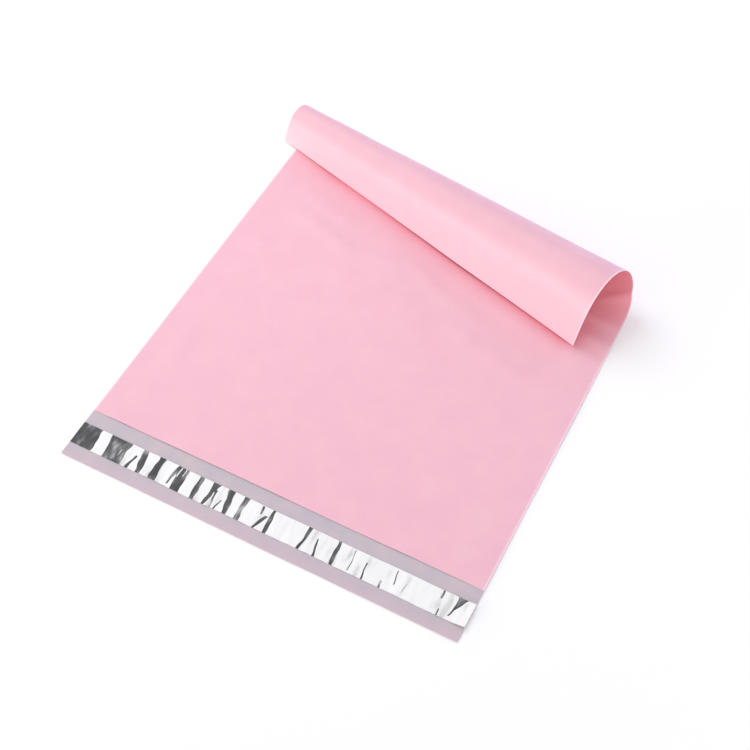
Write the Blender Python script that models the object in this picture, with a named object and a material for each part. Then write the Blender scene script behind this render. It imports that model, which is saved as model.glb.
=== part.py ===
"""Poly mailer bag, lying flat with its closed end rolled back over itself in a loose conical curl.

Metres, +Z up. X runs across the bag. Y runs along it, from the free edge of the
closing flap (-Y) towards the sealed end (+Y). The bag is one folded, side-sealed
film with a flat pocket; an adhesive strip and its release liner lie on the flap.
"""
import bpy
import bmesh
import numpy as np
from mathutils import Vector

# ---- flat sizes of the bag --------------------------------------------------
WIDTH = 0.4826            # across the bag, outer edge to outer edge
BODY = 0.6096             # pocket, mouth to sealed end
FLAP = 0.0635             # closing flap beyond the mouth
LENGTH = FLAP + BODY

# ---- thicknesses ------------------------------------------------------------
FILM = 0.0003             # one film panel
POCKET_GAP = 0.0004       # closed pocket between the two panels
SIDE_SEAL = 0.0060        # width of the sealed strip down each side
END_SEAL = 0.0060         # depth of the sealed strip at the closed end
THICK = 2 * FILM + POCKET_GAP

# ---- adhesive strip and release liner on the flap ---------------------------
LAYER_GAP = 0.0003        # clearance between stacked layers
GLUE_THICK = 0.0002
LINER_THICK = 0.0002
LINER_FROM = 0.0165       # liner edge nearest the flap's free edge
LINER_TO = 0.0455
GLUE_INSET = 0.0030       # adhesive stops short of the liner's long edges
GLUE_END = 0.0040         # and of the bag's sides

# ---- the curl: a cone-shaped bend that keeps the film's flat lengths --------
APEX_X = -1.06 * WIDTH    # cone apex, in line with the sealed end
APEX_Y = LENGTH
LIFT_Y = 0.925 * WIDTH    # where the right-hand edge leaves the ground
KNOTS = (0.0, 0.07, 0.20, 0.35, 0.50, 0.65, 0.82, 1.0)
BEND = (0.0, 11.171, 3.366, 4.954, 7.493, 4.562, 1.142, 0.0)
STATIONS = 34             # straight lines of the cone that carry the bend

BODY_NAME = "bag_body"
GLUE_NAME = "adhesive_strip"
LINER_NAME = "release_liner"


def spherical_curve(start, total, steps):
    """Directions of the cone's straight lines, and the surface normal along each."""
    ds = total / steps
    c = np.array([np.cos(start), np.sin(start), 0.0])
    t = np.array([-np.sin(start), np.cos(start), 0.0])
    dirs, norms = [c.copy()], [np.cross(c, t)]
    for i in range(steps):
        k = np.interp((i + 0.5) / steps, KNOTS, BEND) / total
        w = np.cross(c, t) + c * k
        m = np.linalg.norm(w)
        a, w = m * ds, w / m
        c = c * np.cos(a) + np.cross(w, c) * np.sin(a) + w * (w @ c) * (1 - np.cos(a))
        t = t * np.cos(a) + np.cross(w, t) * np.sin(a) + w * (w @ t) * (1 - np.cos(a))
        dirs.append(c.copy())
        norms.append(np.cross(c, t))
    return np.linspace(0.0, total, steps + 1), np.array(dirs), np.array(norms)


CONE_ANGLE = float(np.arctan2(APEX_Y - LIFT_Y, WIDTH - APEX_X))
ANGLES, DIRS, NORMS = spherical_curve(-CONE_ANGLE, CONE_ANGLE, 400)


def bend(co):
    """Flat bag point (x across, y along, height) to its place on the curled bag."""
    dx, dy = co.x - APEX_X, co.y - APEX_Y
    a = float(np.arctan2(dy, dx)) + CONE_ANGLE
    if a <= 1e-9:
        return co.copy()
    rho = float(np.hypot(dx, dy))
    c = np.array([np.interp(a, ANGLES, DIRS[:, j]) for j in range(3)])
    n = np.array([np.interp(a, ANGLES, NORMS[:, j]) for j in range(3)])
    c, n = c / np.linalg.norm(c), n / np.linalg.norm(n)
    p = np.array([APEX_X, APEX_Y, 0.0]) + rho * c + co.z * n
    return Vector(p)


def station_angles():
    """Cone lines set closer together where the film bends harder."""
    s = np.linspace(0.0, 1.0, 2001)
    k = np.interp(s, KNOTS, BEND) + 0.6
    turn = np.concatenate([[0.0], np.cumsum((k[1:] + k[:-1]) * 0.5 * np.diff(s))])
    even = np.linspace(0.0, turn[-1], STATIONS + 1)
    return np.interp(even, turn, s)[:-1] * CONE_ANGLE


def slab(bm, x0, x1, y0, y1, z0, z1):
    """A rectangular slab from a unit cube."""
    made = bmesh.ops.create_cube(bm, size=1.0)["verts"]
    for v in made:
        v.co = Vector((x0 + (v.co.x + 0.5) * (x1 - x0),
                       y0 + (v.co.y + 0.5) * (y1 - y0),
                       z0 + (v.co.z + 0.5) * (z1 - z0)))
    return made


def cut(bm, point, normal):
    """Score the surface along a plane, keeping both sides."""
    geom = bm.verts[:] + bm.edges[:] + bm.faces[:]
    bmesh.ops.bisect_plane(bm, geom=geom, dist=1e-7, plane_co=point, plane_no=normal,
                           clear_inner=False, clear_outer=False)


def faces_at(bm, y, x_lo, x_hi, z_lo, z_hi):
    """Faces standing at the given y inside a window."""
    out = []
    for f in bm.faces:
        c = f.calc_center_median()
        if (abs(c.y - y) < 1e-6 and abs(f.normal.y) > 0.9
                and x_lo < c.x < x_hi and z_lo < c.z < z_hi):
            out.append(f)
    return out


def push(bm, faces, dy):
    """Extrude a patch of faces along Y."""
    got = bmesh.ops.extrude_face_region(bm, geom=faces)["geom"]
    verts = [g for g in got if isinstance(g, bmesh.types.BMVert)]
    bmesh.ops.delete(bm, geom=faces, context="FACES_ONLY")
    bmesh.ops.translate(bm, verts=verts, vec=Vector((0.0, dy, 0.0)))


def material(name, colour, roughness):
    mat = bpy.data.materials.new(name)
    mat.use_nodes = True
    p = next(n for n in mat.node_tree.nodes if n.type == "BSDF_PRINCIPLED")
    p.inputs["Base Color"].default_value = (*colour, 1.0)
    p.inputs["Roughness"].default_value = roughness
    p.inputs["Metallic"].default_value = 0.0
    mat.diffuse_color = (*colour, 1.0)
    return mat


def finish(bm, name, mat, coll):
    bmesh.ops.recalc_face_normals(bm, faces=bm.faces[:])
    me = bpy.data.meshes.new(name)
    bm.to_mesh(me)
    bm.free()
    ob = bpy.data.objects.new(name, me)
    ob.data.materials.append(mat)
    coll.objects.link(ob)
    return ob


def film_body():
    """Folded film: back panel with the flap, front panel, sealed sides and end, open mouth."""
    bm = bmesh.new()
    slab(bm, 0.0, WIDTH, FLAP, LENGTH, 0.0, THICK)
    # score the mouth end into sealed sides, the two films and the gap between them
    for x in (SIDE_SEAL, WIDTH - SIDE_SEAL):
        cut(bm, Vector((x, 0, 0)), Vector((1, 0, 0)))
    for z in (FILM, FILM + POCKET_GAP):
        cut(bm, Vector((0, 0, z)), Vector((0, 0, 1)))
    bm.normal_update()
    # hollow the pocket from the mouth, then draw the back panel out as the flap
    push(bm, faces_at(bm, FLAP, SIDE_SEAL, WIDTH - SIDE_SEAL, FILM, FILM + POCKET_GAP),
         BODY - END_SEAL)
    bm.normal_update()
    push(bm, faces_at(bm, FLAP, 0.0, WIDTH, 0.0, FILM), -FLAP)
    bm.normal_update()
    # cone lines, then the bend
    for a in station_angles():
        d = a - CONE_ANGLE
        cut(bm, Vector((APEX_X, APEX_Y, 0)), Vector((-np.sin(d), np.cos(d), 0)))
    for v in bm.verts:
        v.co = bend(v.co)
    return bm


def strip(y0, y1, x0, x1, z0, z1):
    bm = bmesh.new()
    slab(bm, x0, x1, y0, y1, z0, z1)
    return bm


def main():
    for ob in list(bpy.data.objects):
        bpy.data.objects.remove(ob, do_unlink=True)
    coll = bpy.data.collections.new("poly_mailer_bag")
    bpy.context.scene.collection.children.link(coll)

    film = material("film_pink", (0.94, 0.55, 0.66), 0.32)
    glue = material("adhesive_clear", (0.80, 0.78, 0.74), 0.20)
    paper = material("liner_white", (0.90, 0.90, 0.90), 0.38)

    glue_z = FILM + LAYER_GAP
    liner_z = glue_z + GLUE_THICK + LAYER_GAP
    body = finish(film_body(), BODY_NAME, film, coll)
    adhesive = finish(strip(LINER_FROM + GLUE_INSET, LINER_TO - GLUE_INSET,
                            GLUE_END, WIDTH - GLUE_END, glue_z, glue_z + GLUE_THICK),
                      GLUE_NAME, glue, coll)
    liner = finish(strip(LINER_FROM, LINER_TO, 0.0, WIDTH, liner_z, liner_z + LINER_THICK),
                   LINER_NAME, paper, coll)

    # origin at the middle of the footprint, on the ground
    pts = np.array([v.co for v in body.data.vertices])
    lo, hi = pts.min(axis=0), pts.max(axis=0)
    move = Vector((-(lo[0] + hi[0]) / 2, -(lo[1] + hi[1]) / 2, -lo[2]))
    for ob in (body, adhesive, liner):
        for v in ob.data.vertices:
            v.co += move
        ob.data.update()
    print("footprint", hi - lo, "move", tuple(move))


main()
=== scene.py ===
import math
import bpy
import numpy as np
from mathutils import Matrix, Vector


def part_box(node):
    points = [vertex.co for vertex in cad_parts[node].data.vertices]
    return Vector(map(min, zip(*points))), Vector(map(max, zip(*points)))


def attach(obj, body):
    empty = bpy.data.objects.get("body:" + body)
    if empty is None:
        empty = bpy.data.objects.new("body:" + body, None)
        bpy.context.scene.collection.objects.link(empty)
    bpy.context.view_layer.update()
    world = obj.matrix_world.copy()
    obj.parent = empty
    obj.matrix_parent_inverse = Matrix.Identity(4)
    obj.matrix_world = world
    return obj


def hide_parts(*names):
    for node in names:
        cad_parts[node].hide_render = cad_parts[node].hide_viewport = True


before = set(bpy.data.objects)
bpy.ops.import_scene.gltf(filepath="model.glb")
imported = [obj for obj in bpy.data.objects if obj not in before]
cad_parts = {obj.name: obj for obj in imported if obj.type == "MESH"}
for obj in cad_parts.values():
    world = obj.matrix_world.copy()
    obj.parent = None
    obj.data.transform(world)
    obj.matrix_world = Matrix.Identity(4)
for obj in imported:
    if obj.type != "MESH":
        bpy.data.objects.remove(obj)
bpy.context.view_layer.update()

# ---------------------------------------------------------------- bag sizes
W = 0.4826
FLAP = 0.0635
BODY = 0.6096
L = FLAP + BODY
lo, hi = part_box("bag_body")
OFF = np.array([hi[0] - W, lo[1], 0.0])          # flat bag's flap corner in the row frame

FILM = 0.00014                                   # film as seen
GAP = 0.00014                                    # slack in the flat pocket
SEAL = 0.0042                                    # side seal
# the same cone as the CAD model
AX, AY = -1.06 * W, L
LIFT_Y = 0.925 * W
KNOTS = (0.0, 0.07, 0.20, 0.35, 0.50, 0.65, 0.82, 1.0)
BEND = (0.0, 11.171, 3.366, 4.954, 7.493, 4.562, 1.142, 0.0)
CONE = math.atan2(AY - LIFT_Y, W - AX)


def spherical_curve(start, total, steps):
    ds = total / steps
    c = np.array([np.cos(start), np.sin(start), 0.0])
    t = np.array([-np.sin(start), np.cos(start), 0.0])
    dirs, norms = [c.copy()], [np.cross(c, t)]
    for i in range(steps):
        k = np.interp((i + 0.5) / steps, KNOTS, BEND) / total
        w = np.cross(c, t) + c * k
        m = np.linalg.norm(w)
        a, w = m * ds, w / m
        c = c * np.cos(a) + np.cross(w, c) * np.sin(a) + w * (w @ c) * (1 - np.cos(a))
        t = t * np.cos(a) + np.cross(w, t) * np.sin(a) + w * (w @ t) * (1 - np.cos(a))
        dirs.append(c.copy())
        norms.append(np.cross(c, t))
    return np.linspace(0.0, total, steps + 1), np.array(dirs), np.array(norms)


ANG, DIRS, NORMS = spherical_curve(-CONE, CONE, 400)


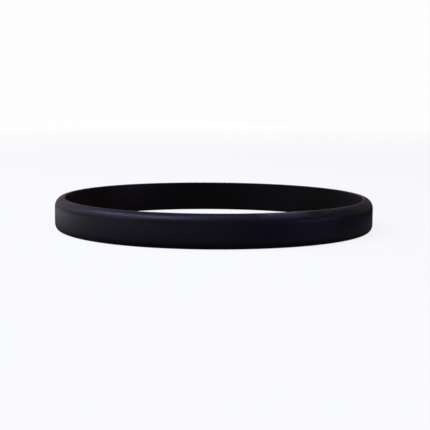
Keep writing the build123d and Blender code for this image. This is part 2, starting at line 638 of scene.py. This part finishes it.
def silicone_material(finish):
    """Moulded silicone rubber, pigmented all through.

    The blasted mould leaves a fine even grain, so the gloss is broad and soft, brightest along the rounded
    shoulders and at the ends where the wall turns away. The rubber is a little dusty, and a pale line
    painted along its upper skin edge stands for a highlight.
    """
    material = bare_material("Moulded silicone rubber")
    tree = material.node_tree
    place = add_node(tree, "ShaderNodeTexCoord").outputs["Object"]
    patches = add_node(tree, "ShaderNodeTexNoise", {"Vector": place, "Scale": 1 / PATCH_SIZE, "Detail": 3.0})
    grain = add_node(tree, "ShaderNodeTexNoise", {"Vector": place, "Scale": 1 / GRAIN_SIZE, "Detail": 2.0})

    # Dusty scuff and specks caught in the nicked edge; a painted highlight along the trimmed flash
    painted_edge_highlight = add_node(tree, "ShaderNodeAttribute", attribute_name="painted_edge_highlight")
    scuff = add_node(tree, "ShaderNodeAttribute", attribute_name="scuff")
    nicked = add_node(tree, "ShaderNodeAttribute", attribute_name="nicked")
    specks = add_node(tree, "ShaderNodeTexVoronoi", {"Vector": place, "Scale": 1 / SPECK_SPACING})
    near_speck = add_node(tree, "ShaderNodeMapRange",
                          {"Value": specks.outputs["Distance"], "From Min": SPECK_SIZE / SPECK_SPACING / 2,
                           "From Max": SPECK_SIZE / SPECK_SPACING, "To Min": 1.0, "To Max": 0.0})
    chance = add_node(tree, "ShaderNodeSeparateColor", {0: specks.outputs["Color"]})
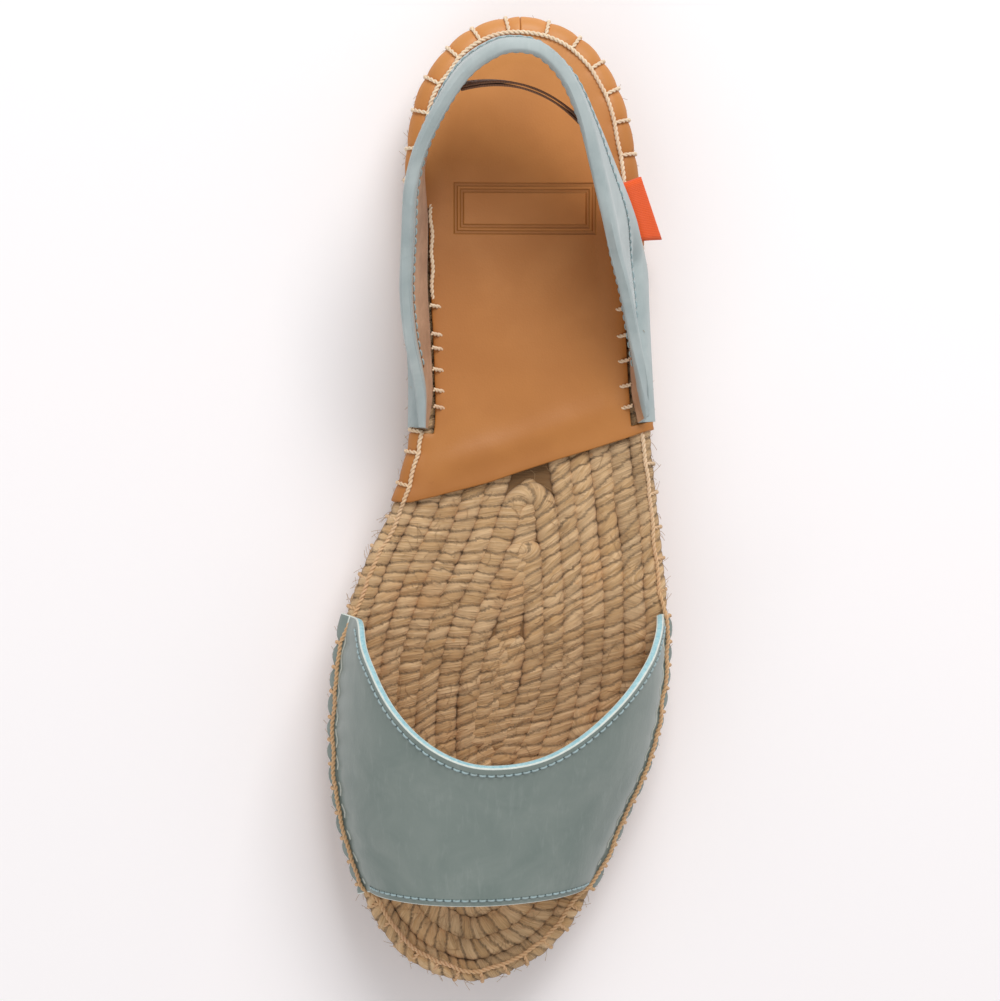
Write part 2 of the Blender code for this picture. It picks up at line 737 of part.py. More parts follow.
● ● ● ● ● ● ●
Problem statement » From the records above, give again exactly the lines running from the line with "# origin at" to the line with "if empty is", inclusive.

Exercise solution »
    # origin at the middle of the footprint, on the ground
    pts = np.array([v.co for v in body.data.vertices])
    lo, hi = pts.min(axis=0), pts.max(axis=0)
    move = Vector((-(lo[0] + hi[0]) / 2, -(lo[1] + hi[1]) / 2, -lo[2]))
    for ob in (body, adhesive, liner):
        for v in ob.data.vertices:
            v.co += move
        ob.data.update()
    print("footprint", hi - lo, "move", tuple(move))


main()
=== scene.py ===
import math
import bpy
import numpy as np
from mathutils import Matrix, Vector


def part_box(node):
    points = [vertex.co for vertex in cad_parts[node].data.vertices]
    return Vector(map(min, zip(*points))), Vector(map(max, zip(*points)))


def attach(obj, body):
    empty = bpy.data.objects.get("body:" + body)
    if empty is None:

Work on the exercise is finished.